"Совсем не больно, только тело не слушается…" — кровавая пелена застилает глаза, в ушах хрип загнанных коней и довольный галдёж пролетариев.
Последним усилием задаю вопрос:
— Что же ты, мне раньше-то не сказал, старый?
Сквозь нарастающий гул, до затухающего сознания доносится:
— Зачем?..
Негодование, мобилизует остатки сил, я очень зол: "Как это зачем?.. Восемнадцатый год — гражданская война… ведь он знал.

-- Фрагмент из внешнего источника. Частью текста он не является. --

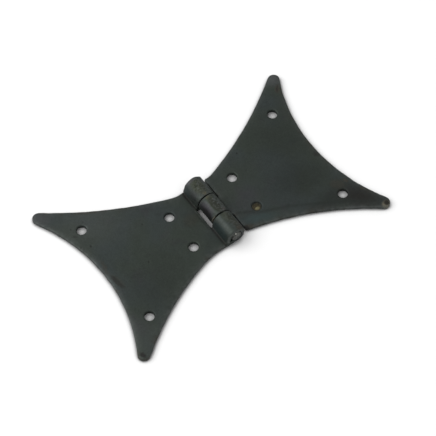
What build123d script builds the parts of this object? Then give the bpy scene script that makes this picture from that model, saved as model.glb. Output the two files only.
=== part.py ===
from build123d import *
import math
import os

# Hand-forged butterfly hinge, lying open and flat on its back, front side up.
# Three pieces: a left leaf with two rolled knuckles, a right leaf with one, and the pin.
# X runs across the open hinge, Y along the pin towards its far end, Z up from the back.
# The origin is on the back plane, under the pin and midway between the leaves' tips.
# Both leaves are drawn growing towards +X from the pin, and the left one is mirrored.

# Sheet, pin and running fit
sheet = 2.0
pin_diameter = 4.9
running_clearance = 0.05
pin_stand_out = 0.35
pin_end_round = 0.9
peened_length = 2.0

# Barrel: the knuckles' lengths along the pin, and where the far one ends
far_knuckle = 10.45
middle_knuckle = 10.0
near_knuckle = 10.75
knuckle_gap = 0.35
barrel_far_end = 14.3
tail_lean = 15.0
seam_gap = 0.2

# Leaf outline; each flank runs straight for a while past the barrel's side
leaf_reach = 64.0
leaf_height = 83.5
tip_radius = 2.8
left_end_radius = 77.2
right_end_radius = 79.0
far_flank_radius = 181.0
near_flank_radius = 131.0
far_straight_run = 4.45
near_straight_run = 7.9
far_blend = 12.0
near_blend = 30.0
left_edge_gap = 0.8
right_edge_gap = 1.6
right_near_cut = 1.5
inner_corner = 0.6
edge_round = 0.3

# Screw holes, as distances from the pin and from each pair's middle
hole_diameter = 4.2
countersink = 0.4
tip_hole_reach = 49.75
tip_hole_spacing = 49.9
inner_hole_reach = 16.45
inner_hole_spacing = 17.6
left_hole_shift = -1.2
right_hole_shift = -0.5

# Sizes that follow from the ones above
bore_radius = pin_diameter / 2 + running_clearance
knuckle_radius = bore_radius + sheet
barrel_length = far_knuckle + middle_knuckle + near_knuckle + 2 * knuckle_gap
barrel_near_end = barrel_far_end - barrel_length
middle_far_end = barrel_far_end - far_knuckle - knuckle_gap
middle_near_end = middle_far_end - middle_knuckle
tip_centre = Vector(leaf_reach - tip_radius, leaf_height / 2 - tip_radius)
far_corner = Vector(knuckle_radius + far_straight_run, barrel_far_end)
near_corner = Vector(knuckle_radius + near_straight_run, barrel_near_end)
pin_axis = Axis((0, 0, knuckle_radius), (0, 1, 0))


def towards(start, goal, distance):
    """The point that lies the given distance from start, on the way to goal."""
    return start + (goal - start).normalized() * distance


def flank_end(side, start, radius):
    """Where a hollow flank's arc, drawn from its start, meets the tip's round end.

    side is 1 for the far flank and -1 for the near one. The arc's centre stands off
    the sheet, at one radius from the start and tangent to the tip's circle.
    """
    tip = Vector(tip_centre.X, side * tip_centre.Y)
    span = tip - start
    along = (radius**2 - (radius + tip_radius) ** 2 + span.length**2) / (2 * span.length)
    across = math.sqrt(radius**2 - along**2)
    forward = span.normalized()
    outward = Vector(-forward.Y, forward.X) * side
    centre = start + forward * along + outward * across
    return towards(tip, centre, tip_radius)


def tip_end(side, end_radius):
    """Where the tip's round end meets the hollow arc of the leaf's outer end."""
    tip = Vector(tip_centre.X, side * tip_centre.Y)
    rise = end_radius + tip_radius
    centre = Vector(tip.X + math.sqrt(rise**2 - tip.Y**2), 0)
    return towards(tip, centre, tip_radius)


def tip_nose(side):
    """The outermost corner point of the tip's round end, on its bisector."""
    tip = Vector(tip_centre.X, side * tip_centre.Y)
    return tip + Vector(1, side).normalized() * tip_radius


def wing(inner_edge, end_radius, near_cut):
    """The flat outline from the leaf's inner edge out to its two tips.

    near_cut is how far the inner edge stops short of the barrel's near end.
    """
    inner_near = Vector(inner_edge, barrel_near_end + near_cut)
    far_meet = flank_end(1, far_corner, far_flank_radius)
    near_meet = flank_end(-1, near_corner, near_flank_radius)
    far_end, near_end = tip_end(1, end_radius), tip_end(-1, end_radius)
    scallop = Vector(far_end.X - arc_rise(far_end.Y, end_radius), 0)
    with BuildSketch() as sketch:
        with BuildLine():
            Line(inner_near, (inner_edge, barrel_far_end))
            Line((inner_edge, barrel_far_end), far_corner)
            flank_arc(far_corner, far_meet, far_flank_radius, 1)
            ThreePointArc(far_meet, tip_nose(1), far_end)
            ThreePointArc(far_end, scallop, near_end)
            ThreePointArc(near_end, tip_nose(-1), near_meet)
            flank_arc(near_corner, near_meet, near_flank_radius, -1)
            Line(near_corner, inner_near)
        make_face()
    return sketch.sketch


def arc_rise(half_chord, radius):
    """The height of a round arc over the middle of its chord."""
    return radius - math.sqrt(radius**2 - half_chord**2)


def flank_arc(start, end, radius, side):
    """A hollow arc between two points, bowed towards the leaf's middle."""
    span = end - start
    inward = Vector(span.Y, -span.X).normalized() * side
    ThreePointArc(start, (start + end) / 2 + inward * arc_rise(span.length / 2, radius), end)


def blank(inner_edge, strips, end_radius, near_cut):
    """The leaf cut flat: its wing and the strips that the knuckles are rolled from."""
    shape = wing(inner_edge, end_radius, near_cut)
    for strip_far, strip_near in strips:
        middle = (strip_far + strip_near) / 2
        shape += Pos(inner_edge / 2, middle) * Rectangle(inner_edge, strip_far - strip_near)
    shape = shape.clean()
    for corner, blend in ((far_corner, far_blend), (near_corner, near_blend)):
        shape = fillet(shape.vertices().sort_by_distance(corner)[0], blend)
    edge_corners = [v for v in shape.vertices() if is_inner_corner(v, inner_edge)]
    return fillet(edge_corners, inner_corner)


def is_inner_corner(vertex, inner_edge):
    """True for the corners along the leaf's inner edge."""
    return abs(vertex.X - inner_edge) < 0.01


def holes(shift):
    """The four screw holes, each with its lightly countersunk front rim."""
    drill = Cylinder(hole_diameter / 2, 3 * sheet)
    rim_radius = hole_diameter / 2 + countersink
    rim = Cone(hole_diameter / 2, rim_radius, countersink, align=(Align.CENTER, Align.CENTER, Align.MAX))
    tool = drill + Pos(0, 0, sheet) * rim
    places = [(tip_hole_reach, tip_hole_spacing / 2), (inner_hole_reach, inner_hole_spacing / 2)]
    return [Pos(x, shift + side * y, 0) * tool for x, y in places for side in (1, -1)]


def plate(flat, shift):
    """The leaf's flat sheet, with softened edges and drilled holes."""
    body = extrude(flat, sheet)
    rims = [e for face in body.faces().filter_by(Axis.Z) for e in face.edges() if e.center().X > 0.01]
    body = fillet(rims, edge_round)
    for hole in holes(shift):
        body -= hole
    return body


def curl(strip_far, strip_near):
    """One knuckle: the strip rolled back under, round and over the pin, with a straight tail.

    The roll starts under the pin and runs away from the leaf. It ends in a tail that leans
    out and comes down just short of the leaf's front, which leaves an open seam there.
    """
    length = strip_far - strip_near
    start = Plane(origin=(0, (strip_far + strip_near) / 2, sheet / 2), x_dir=(0, 1, 0), z_dir=(-1, 0, 0))
    section = start * RectangleRounded(length, sheet, edge_round)
    roll = revolve(section, pin_axis, 270 - tail_lean)
    lean = math.radians(tail_lean)
    tail_top = knuckle_radius + bore_radius * math.sin(lean)
    tail_length = (tail_top - sheet - seam_gap) / math.cos(lean)
    cut_end = roll.faces().filter_by(GeomType.PLANE).sort_by(Axis.Z)[-1]
    tail = extrude(cut_end, tail_length)
    return roll + tail


def leaf(inner_edge, strips, end_radius, near_cut, shift):
    """A whole leaf, plate and knuckles, in one piece."""
    body = plate(blank(inner_edge, strips, end_radius, near_cut), shift)
    for strip_far, strip_near in strips:
        body += curl(strip_far, strip_near)
    return body


def left_leaf():
    """The leaf with the far and the near knuckle."""
    strips = [
        (barrel_far_end, barrel_far_end - far_knuckle),
        (barrel_near_end + near_knuckle, barrel_near_end),
    ]
    shape = leaf(knuckle_radius + left_edge_gap, strips, left_end_radius, 0, left_hole_shift)
    return mirror(shape, Plane.YZ)


def right_leaf():
    """The leaf with the middle knuckle."""
    strips = [(middle_far_end, middle_near_end)]
    inner_edge = knuckle_radius + right_edge_gap
    return leaf(inner_edge, strips, right_end_radius, right_near_cut, right_hole_shift)


def hinge_pin():
    """The pin, with both ends peened out to grip the outer knuckles."""
    across = Plane(origin=(0, (barrel_far_end + barrel_near_end) / 2, knuckle_radius), z_dir=(0, 1, 0))
    whole_length = barrel_length + 2 * pin_stand_out
    shank = Cylinder(pin_diameter / 2, whole_length - peened_length)
    end = Cylinder(bore_radius, peened_length)
    place = (whole_length - peened_length) / 2
    body = shank + Pos(0, 0, place) * end + Pos(0, 0, -place) * end
    outer_rims = body.edges().filter_by(GeomType.CIRCLE).group_by(Axis.Z)
    body = fillet(outer_rims[0] + outer_rims[-1], pin_end_round)
    return across * body


os.makedirs("parts", exist_ok=True)
for name, shape in (("left_leaf", left_leaf()), ("right_leaf", right_leaf()), ("hinge_pin", hinge_pin())):
    export_step(shape, f"parts/{name}.step")
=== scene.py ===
import math

import bmesh
import bpy
import numpy as np
from mathutils import Matrix, Vector
from mathutils.kdtree import KDTree

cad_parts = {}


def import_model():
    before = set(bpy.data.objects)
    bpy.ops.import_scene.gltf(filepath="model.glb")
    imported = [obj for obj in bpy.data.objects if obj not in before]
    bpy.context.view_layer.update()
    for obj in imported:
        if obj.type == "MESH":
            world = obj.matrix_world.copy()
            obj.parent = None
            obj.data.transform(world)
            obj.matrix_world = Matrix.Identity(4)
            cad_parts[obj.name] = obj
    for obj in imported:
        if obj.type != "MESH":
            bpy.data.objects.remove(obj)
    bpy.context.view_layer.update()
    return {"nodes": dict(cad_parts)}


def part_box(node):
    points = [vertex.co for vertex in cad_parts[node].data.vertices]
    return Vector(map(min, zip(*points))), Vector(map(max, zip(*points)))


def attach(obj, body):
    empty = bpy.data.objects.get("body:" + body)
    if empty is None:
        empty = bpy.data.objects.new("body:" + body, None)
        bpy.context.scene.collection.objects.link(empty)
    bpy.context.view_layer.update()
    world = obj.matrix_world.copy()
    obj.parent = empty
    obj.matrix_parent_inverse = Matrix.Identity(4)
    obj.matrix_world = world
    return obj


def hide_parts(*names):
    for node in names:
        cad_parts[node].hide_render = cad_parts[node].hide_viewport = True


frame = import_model()

MM = 0.001

# Sizes of the CAD model that the worn surface is placed by, in millimetres
SHEET = 2.0
EDGE_ROUND = 0.3
KNUCKLE_RADIUS = 4.5
BORE_RADIUS = 2.5
BARREL_FAR_END = 14.3
BARREL_NEAR_END = -17.6
MIDDLE_FAR_END = 3.5
MIDDLE_NEAR_END = -6.5
KNUCKLE_GAP = 0.35
TAIL_X = 5.3
TAIL_LEAN = 15.0
FLAT_START = TAIL_X + 0.4

# Strips that each leaf's knuckles are rolled from: their far and near ends along the pin
LEFT_STRIPS = [
    (BARREL_FAR_END, MIDDLE_FAR_END + KNUCKLE_GAP),
    (MIDDLE_NEAR_END - KNUCKLE_GAP, BARREL_NEAR_END),
]
RIGHT_STRIPS = [(MIDDLE_FAR_END, MIDDLE_NEAR_END)]

# Mesh size of the forged pieces
LEAF_VOXEL = 0.3
PIN_VOXEL = 0.15

# The leaves' beaten rims: how wide they are, how much that wanders, and how deep they go
RIM_WIDTH = 2.1
RIM_WANDER = 0.8
RIM_DEPTH = 0.2

# Usual depths of uneven cut edges, of slow ripples in the sheet, and of tool marks on the knuckles
CUT_EDGE_DEPTH = 0.07
RIPPLE_DEPTH = 0.03
CHATTER_DEPTH = 0.05

# How far the knuckles' rims are hammered round, and how much that varies
BARREL_END_ROUND = (0.9, 0.25)
GAP_ROUND = (0.45, 0.15)

# The right leaf's rim along its near flank is hammered down, and the blow's edge shows as a crease.
# It fades in and out along X. Its slant turns a distance along Y into one square to the crease.
CREASE_X = (7.0, 16.7, 28.0, 50.0, 58.0)
CREASE_Y = (-6.6, -12.6, -17.4, -30.0, -36.0)
CREASE_FADE_IN = (6.5, 9.0)
CREASE_FADE_OUT = (54.0, 60.0)
CREASE_SLANT = 0.86
CREASE_DEPTH = 0.16

# Dried residue in the right leaf's near hole by the barrel: its middle and its half sizes
RESIDUE = ((16.45, -9.3, 0.55), (2.3, 2.3, 0.5))

# The share of its colours' brightness that each leaf's steel keeps
LEFT_SHADE = 0.68
RIGHT_SHADE = 0.645

# Camera, fitted to the outline and the eight holes in the photograph
CAMERA_AZIMUTH = 35.69083
CAMERA_ELEVATION = 58.74652
FOCAL_PIXELS = 1746.1235
PIXELS_PER_MM = 2.378475
CAMERA_SHIFT = (-2.592746, -2.412969)
PHOTO_SIDE = 436
SENSOR_WIDTH = 36.0


def smooth(low, high, value):
    """0 below low, 1 above high, and a smooth ramp between them."""
    t = np.clip((value - low) / (high - low), 0, 1)
    return t * t * (3 - 2 * t)


def waves(x, y, seed, length):
    """Smooth seeded unevenness, mostly between -1 and 1, with features about the given length across."""
    rng = np.random.default_rng(seed)
    total = np.zeros(len(x))
    count = 7
    for _ in range(count):
        heading = rng.uniform(0, 2 * math.pi)
        pace = 2 * math.pi / (length * rng.uniform(0.7, 1.6))
        phase = rng.uniform(0, 2 * math.pi)
        total += np.sin((x * math.cos(heading) + y * math.sin(heading)) * pace + phase)
    return total / math.sqrt(count * 2)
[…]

Я же всё рассказал… мог бы и просветить, так сказать, о местном времени… впрочем, я и не спрашивал…" — мысли путаются.
Вдруг перед внутренним взором встаёт страшная картина: епископ Феофан, в одном подряснике, полностью покрытый толстым слоем льда, уходит в прорубь. Мучители его достают, кидают навзничь и подкованными сапогами, с остервенением пинают сухое, старческое тело. Сковавшая владыку корка, красиво брызгая сверкающими льдинками, крошится, мучители вновь кидают старика в прорубь и снова его достают, экзекуция продолжается до тех пор, пока истязатели сами не выбиваются из сил. И вот, под зловещий гогот стаи, Феофан навсегда уходит ко дну. Вижу сквозь толщу воды его спокойный, задумчивый взгляд, он ободряюще кивает и наваждение пропадает.
— Отче, а тебя ведь утопят, — вынырнув из небытия, шепчу в ухо склонившемуся надо мной старику.
— На всё Божья Воля… передай поклон отцу Серафиму, скажи, что не застали его и попроси… — шум, нарастая, заглушает окончание фразы, я вновь покидаю этот бренный мир.
За несколько дней до этого:
После излечения от паралича и исповеди, я ломанул из тесной землянки на волю — резко захотелось глотнуть свежего воздуха.
— Куда ты пошёл, болезный, оденься хоть, на дворе чай не май, — сквозь охвативший меня восторг, донёсся голос архиерея.
— А… да… — задумчиво прошептав, облачился в доспехи, надел плечевые ноженки с скрамасаксом, перекинул через плечо футляр катаны — утонув в Чусовой, я потерял лишь шапку.
Солнечный свет, отражаясь от искрящегося снега, больно резанул по глазам. Состояние экстаза моментально исчезло. Зажмурившись, услышал удивлённый возглас спутников владыки, рубящих принесённый хворост:
— Очнулся воин, слава Тебе Господи.
Проморгавшись да привыкнув к яркому свету, рассмотрел монахов, контраст впечатлил. Один молодой, высокий, крепкий богатырь с весёлым добродушным лицом. Другой — сухонький, поджарый мужичок моего возраста, с цепкими, пытливыми глазами.
— Здравствуйте, люди добрые, спасибо вам от всего сердца, — обращаясь к спасителям, я совершил глубокий поклон: правая моя рука, идя от левого плеча, коснулась снега, всё, так сказать, согласно средневековым традициям.